§ **OBJECTIVE**: Write out the lines from the top of the material through the line with "function notched(points, drop, foot)", exactly and with nothing added.

§ **GIVEN DATA**:
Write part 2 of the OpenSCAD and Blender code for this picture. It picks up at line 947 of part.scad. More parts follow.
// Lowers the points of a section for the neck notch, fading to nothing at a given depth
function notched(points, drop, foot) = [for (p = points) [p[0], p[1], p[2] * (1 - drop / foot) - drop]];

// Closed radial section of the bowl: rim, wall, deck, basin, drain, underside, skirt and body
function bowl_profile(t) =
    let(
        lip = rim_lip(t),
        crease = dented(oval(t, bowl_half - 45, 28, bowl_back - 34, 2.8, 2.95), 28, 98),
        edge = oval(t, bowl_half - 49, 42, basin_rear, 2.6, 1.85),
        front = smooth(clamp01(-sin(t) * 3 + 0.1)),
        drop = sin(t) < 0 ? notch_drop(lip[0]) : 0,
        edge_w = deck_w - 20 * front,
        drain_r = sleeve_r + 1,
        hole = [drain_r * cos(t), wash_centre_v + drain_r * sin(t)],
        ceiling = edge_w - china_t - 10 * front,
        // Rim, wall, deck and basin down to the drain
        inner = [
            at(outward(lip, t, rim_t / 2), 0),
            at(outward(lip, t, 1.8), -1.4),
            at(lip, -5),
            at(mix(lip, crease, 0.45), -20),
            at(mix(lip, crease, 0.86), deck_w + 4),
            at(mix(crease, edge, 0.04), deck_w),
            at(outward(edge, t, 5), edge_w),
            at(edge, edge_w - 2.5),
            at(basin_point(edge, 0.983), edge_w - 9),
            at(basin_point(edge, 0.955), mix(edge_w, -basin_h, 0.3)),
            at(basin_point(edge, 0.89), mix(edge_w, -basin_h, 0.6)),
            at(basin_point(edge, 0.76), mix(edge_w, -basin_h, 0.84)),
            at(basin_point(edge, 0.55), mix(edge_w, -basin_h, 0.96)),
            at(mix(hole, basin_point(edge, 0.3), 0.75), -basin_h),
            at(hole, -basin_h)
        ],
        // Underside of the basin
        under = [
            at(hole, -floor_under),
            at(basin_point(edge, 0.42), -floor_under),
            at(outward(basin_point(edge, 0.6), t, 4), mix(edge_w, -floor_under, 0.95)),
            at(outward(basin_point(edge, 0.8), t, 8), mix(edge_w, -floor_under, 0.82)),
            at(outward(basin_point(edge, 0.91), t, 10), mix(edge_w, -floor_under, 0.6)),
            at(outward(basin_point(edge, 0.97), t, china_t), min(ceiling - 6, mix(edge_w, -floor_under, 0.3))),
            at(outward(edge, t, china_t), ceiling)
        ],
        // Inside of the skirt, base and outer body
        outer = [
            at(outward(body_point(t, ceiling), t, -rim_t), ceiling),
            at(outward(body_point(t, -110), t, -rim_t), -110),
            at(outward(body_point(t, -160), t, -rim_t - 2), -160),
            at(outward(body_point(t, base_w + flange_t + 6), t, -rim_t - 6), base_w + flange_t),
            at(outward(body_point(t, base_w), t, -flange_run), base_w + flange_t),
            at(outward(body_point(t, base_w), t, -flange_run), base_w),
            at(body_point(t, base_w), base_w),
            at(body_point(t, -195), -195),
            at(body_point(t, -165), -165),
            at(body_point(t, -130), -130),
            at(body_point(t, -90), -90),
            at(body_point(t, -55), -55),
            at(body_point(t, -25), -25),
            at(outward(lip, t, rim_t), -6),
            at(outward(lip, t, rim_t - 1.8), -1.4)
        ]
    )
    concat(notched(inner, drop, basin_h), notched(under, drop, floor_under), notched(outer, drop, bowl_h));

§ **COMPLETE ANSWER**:
Write part 2 of the OpenSCAD and Blender code for this picture. It picks up at line 947 of part.scad. More parts follow.
// Lowers the points of a section for the neck notch, fading to nothing at a given depth
function notched(points, drop, foot) = [for (p = points) [p[0], p[1], p[2] * (1 - drop / foot) - drop]];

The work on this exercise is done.